En septembre 2015, Stefan Löfven justifiait l’ouverture au nom d'”une Europe qui n’édifie pas de murs”. Deux mois plus tard, il annonçait un tour de vis migratoire et le rétablissement des contrôles aux frontières.

Une volte-face insuffisante pour l’extrême droite. A l’image de l’AfD en Allemagne, les Démocrates de Suède dénoncent l’immigration comme une menace “culturelle” et réclament le renvoi de centaines de milliers de personnes.

M. Löfven, un ancien métallo de 61 ans, a perdu des électeurs sur sa gauche et sur sa droite.
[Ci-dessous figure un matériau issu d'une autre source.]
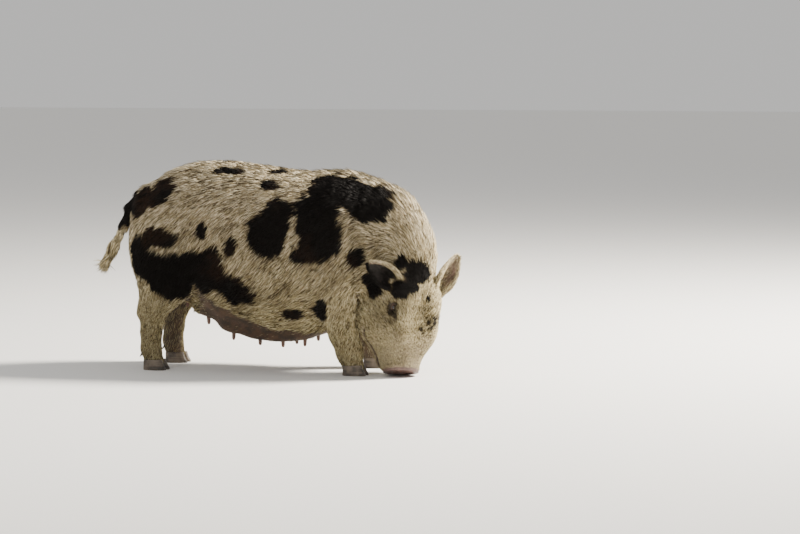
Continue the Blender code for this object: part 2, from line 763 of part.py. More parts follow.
def ear(side):
    """A cupped leaf with a thick root, standing in the head."""
    root, way, opening = EARS[side]
    along = HEAD_AXES @ Vector(way).normalized()
    open_way = HEAD_AXES @ Vector(opening)
    open_way = (open_way - along * open_way.dot(along)).normalized()
    across = along.cross(open_way)
    start = in_head(root)
    outer = []
    inner = []
    for share, half, radius in EAR:
        thickness = EAR_THICKNESS[0] + (EAR_THICKNESS[1] - EAR_THICKNESS[0]) * max(share, 0)
        sag = radius * (1 - math.cos(half / radius))
        centre = start + along * EAR_LENGTH * share
        centre = centre - open_way * (EAR_BEND * share**2 + 0.5 * sag)
        for k in range(EAR_ACROSS + 1):
            angle = (2 * k / EAR_ACROSS - 1) * half / radius
            lift = radius * (1 - math.cos(angle))
            place = centre + across * radius * math.sin(angle) + open_way * lift
            normal = open_way * math.cos(angle) - across * math.sin(angle)
            thin = thickness * (1 - 0.45 * abs(2 * k / EAR_ACROSS - 1))
            outer.append(place - normal * thin * 0.5)
            inner.append(place + normal * thin * 0.5)
    tip = start + along * EAR_LENGTH - open_way * EAR_BEND
    columns = EAR_ACROSS + 1
    rows = len(EAR)
    count = rows * columns
    vertices = outer + inner + [tip]
    faces = []
    for row in range(rows - 1):
        for k in range(EAR_ACROSS):
            a = row * columns + k
            b = a + columns
            faces.append((a, a + 1, b + 1, b))
            faces.append((count + a, count + b, count + b + 1, count + a + 1))
        for a in (row * columns, row * columns + EAR_ACROSS):
            faces.append((a, a + columns, count + a + columns, count + a))
    for k in range(EAR_ACROSS):
        faces.append((k, k + 1, count + k + 1, count + k))
        a = (rows - 1) * columns + k
        faces.append((a, a + 1, 2 * count))
        faces.append((count + a, count + a + 1, 2 * count))
    for a in ((rows - 1) * columns, rows * columns - 1):
        faces.append((a, count + a, 2 * count))
    return link(f"ear_{side}", mesh_of(vertices, faces))


def ball(name, place, radius, rings=8):
    bm = bmesh.new()
    bmesh.ops.create_uvsphere(bm, u_segments=2 * rings, v_segments=rings, radius=radius)
    bmesh.ops.triangulate(bm, faces=bm.faces)
    mesh = bpy.data.meshes.new(name)
    bm.to_mesh(mesh)
    bm.free()
    shape = link(name, mesh)
    shape.data.transform(Matrix.Translation(place))
    return shape


def lid_wedge(place, mirror):
    """A cone from the middle of the eyeball with an almond section."""
    look = HEAD_AXES @ Vector((EYE_LOOK[0], EYE_LOOK[1] * mirror, EYE_LOOK[2])).normalized()
    along = HEAD_AXES @ Vector((0.94, 0, -0.34))
    along = (along - look * along.dot(look)).normalized()
    across = look.cross(along)
    reach = 1.9
    vertices = [place - look * 0.001]
    steps = 10
    for k in range(steps):
        angle = 2 * math.pi * k / steps
        s = math.cos(angle)
        c = math.sin(angle) * (1 - 0.35 * abs(s))
        rim = look * LID_RADIUS + along * LID_OPENING[0] * s + across * LID_OPENING[1] * c
        vertices.append(place + rim * reach)
    faces = [(0, k + 1, (k + 1) % steps + 1) for k in range(steps)]
    faces.append(tuple(range(1, steps + 1)))
    return link("wedge", mesh_of(vertices, faces))


def claw(name, x, y, outward):
    """One claw: a flat sole, a rounded toe and a wall that leans back to the leg."""
    steps = 12
    vertices = []
    faces = []
    for share, length, width, back in CLAW:
        for k in range(steps):
            angle = 2 * math.pi * k / steps
            along = math.copysign(abs(math.cos(angle)) ** 0.85, math.cos(angle))
            side = math.copysign(abs(math.sin(angle)) ** 0.7, math.sin(angle))
            inner_flat = 0.86 if side * outward < 0 else 1.0
            taper = 1 - 0.25 * max(along, 0)
            place = (
                x + CLAW_FORWARD + back + along * length * 0.5,
                y + outward * (CLAW_CLEFT + width) * 0.5 + side * inner_flat * taper * width * 0.5,
                share * HOOF_TOP,
            )
            vertices.append(place)
    rings = len(CLAW)
    faces.append(tuple(range(steps)))
    faces.append(tuple(range((rings - 1) * steps, rings * steps)))
    for ring in range(rings - 1):
        for k in range(steps):
            a = ring * steps + k
            b = ring * steps + (k + 1) % steps
            faces.append((a, b, b + steps, a + steps))
    return link(name, mesh_of(vertices, faces))


def dewclaw(name, x, y, outward):
    """A small horn that hangs behind the foot, its root in the flesh."""
    rings = 8
    vertices = []
    faces = []
    for (back, height), radius in DEWCLAW:
        centre = Vector((x - DEWCLAW_BACK + back, y + outward * DEWCLAW_OUT, height))
        for k in range(rings):
            angle = 2 * math.pi * k / rings
            move = Vector((0.75 * math.cos(angle), math.sin(angle), 0.45 * math.cos(angle)))
            vertices.append(centre + move * radius)
    faces.append(tuple(range(rings)))
    faces.append(tuple(range(2 * rings, 3 * rings)))
    for ring in range(2):
        for k in range(rings):
            a = ring * rings + k
            b = ring * rings + (k + 1) % rings
            faces.append((a, b, b + rings, a + rings))
    return link(name, mesh_of(vertices, faces))


def build():
    for shape in list(bpy.data.objects):
        bpy.data.objects.remove(shape, do_unlink=True)
    parts = {name: part_of_flesh(name) for name in PIECES}

    # eyes in their sockets
    for side, mirror in (("left", 1), ("right", -1)):
        place = in_head((EYE_PLACE[0], EYE_PLACE[1] * mirror, EYE_PLACE[2]))
        boolean(parts["head"], lid_wedge(place, mirror), "DIFFERENCE")
        boolean(parts["head"], ball("socket", place, EYE_RADIUS + SOCKET_CLEAR), "DIFFERENCE")
        parts[f"eye_{side}"] = ball(f"eye_{side}", place, EYE_RADIUS)
    keep_largest(parts["head"])

    # locks are one with the flesh under them
    for name, locks in crest_locks().items():
        joined_with(parts[name], locks)
        keep_largest(parts[name])
    joined_with(parts["tail"], tassel_locks())
    keep_largest(parts["tail"])

    # ears stand on the finished head
    for side in EARS:
        parts[f"ear_{side}"] = ear(side)
        for other in ("head", "neck"):
            boolean(parts[f"ear_{side}"], grown_copy(parts[other], EAR_CLEAR), "DIFFERENCE")
        keep_largest(parts[f"ear_{side}"])

    # claws and dewclaws
    for end, chain in (("front", FORELEG), ("hind", HINDLEG)):
        for side, mirror in (("left", 1), ("right", -1)):
            step = LEFT_HIND_STEP if (end, side) == ("hind", "left") else 0
            x = chain[-1][0][0] + step
            y = chain[-1][0][1] * mirror
            for which, outward in (("inner", -mirror), ("outer", mirror)):
                name = f"claw_{end}_{side}_{which}"
                parts[name] = claw(name, x, y, outward)
                name = f"dewclaw_{end}_{side}_{which}"
                parts[name] = dewclaw(name, x, y, outward)
                grown = grown_copy(parts[name], DEWCLAW_CLEAR)
                boolean(parts[f"leg_{end}_{side}"], grown, "DIFFERENCE")
            keep_largest(parts[f"leg_{end}_{side}"])

    for name, shape in parts.items():
        shape.name = name
        kind = "cream"
        if name == "snout":
            kind = "skin"
        elif name.startswith("eye"):
            kind = "eye"
        elif "claw" in name:
            kind = "horn"
        elif name in ("tail", "ear_right"):
            kind = "black"
        colour(shape, kind)

    # the middle of the whole footprint is the origin
    corners = [shape.matrix_world @ Vector(c) for shape in parts.values() for c in shape.bound_box]
    low = Vector([min(c[i] for c in corners) for i in range(3)])
    high = Vector([max(c[i] for c in corners) for i in range(3)])
    shift = Matrix.Translation((-(low.x + high.x) / 2, -(low.y + high.y) / 2, -low.z))
    for shape in parts.values():
        shape.data.transform(shift)
        shape.data.update()


build()
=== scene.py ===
import json
import math

import bmesh
import bpy
import numpy as np
import openvdb
from mathutils import Matrix, Vector

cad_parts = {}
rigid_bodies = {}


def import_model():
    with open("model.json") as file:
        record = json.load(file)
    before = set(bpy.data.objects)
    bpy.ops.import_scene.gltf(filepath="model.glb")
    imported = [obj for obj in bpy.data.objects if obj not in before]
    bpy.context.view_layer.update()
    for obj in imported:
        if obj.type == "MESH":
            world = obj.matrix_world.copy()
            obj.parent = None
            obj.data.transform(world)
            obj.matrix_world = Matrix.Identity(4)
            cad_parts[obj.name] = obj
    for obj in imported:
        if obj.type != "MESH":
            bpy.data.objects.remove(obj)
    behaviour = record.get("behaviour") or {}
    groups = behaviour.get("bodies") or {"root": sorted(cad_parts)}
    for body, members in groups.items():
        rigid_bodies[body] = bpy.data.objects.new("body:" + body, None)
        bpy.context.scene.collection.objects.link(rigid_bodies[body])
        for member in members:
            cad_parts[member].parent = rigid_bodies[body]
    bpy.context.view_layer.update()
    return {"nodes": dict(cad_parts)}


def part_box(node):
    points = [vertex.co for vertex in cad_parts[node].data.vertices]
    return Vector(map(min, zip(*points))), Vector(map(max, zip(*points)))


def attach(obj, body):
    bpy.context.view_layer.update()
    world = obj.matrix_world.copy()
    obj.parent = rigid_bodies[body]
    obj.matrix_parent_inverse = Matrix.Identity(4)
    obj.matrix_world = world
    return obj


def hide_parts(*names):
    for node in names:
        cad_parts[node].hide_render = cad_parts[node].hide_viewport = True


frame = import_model()

# The sow faces +X, her left side is +Y. Her form is a field, negative inside, worked out from the
# same sizes as the solids, so the skin lies just under them.
body = {
    # x, top, bottom, half width, height of the greatest width
    "torso": [
        (-0.300, 0.466, 0.215, 0.112, 0.335), (-0.250, 0.498, 0.200, 0.136, 0.330),
        (-0.180, 0.516, 0.160, 0.156, 0.315), (-0.110, 0.518, 0.110, 0.176, 0.298),
        (-0.030, 0.511, 0.086, 0.190, 0.285), (0.050, 0.499, 0.080, 0.193, 0.280),
        (0.120, 0.491, 0.090, 0.184, 0.285), (0.190, 0.485, 0.125, 0.166, 0.300),
        (0.250, 0.464, 0.170, 0.146, 0.315),
    ],
    "rumpRound": 0.060,
    "chestRound": 0.070,
    "power": 2.2,
    "neck": [((0.215, 0.0, 0.332), 0.148), ((0.280, -0.010, 0.326), 0.128),
             ((0.324, -0.028, 0.292), 0.104)],
    # centre, radii, tilt in degrees, blend
    "masses": [((0.170, 0.108, 0.325), (0.075, 0.058, 0.130), 18, 0.060),
               ((-0.224, 0.098, 0.315), (0.090, 0.062, 0.140), 26, 0.050),
               ((-0.205, 0.122, 0.235), (0.045, 0.038, 0.060), 20, 0.030)],
    "hollows": [((-0.140, 0.208, 0.300), (0.040, 0.034, 0.090), 20, 0.050),
                ((0.085, 0.221, 0.340), (0.035, 0.034, 0.100), 12, 0.050)],
    "tail": [((-0.335, 0.0, 0.430), 0.017), ((-0.366, 0.001, 0.400), 0.0135),
             ((-0.388, 0.004, 0.358), 0.0100), ((-0.412, 0.006, 0.312), 0.0078),
             ((-0.437, 0.006, 0.266), 0.0052)],
    "blends": {"neck": 0.040, "head": 0.040, "tail": 0.008},
    # the head's blend into the body: its least, what is added, and the heights between
    "throat": (0.002, 0.050, 0.165, 0.275),
}
legs = {
    "front": [((0.190, 0.105, 0.300), 0.072), ((0.197, 0.108, 0.240), 0.062),
              ((0.205, 0.107, 0.190), 0.047), ((0.212, 0.103, 0.150), 0.0375),
              ((0.219, 0.100, 0.105), 0.0335), ((0.234, 0.097, 0.058), 0.0300),
              ((0.243, 0.095, 0.022), 0.0255)],
    "hind": [((-0.222, 0.095, 0.310), 0.080), ((-0.226, 0.112, 0.245), 0.062),
             ((-0.254, 0.106, 0.195), 0.049), ((-0.278, 0.100, 0.145), 0.0315),
             ((-0.282, 0.097, 0.095), 0.0235), ((-0.284, 0.095, 0.055), 0.0225),
             ((-0.276, 0.094, 0.022), 0.0245)],
    "hock": [((-0.290, 0.100, 0.170), 0.020), ((-0.300, 0.100, 0.148), 0.015)],
    "leftHindStep": -0.008,
    "sole": 0.010,
    "blend": 0.030, "hockBlend": 0.020,
}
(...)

Les uns lui ont reproché d’avoir laissé grand ouvertes les portes du pays aux demandeurs d’asile, les autres de les avoir aussitôt refermées.

Longues tractations

Peu après la publication des sondages de sortie des urnes, le secrétaire général du parti conservateur a appelé le premier ministre à tirer les leçons du scrutin. “Au vu des résultats, Stefan Löfven doit démissionner”, a déclaré Gunnar Strömer.

Le chef du gouvernement est traditionnellement le dirigeant du parti ayant obtenu le plus grand nombre de voix, mais le nouveau paysage politique fragmenté rend toute conjecture particulièrement hasardeuse. De laborieuses tractations seront nécessaires pour trouver une majorité, ou la moins faible des alliances.

Un pacte avec le diable ?

L’opposition est déterminée à déloger les sociaux-démocrates, quitte, souhaiteraient certains, à dynamiter le cordon sanitaire qui, jusqu’ici, tient les SD à distance d’une influence politique directe.

Une stratégie qui pourrait s’avérer risquée, tant centristes et libéraux ont dit et redit leur refus d’un “pacte avec le diable”. Et sept sympathisants conservateurs sur dix ne veulent pas entendre parler d’une main tendue à l’extrême droite. Mais avec l’actuelle impasse politique, les analystes estiment que le SD pourrait gagner en influence.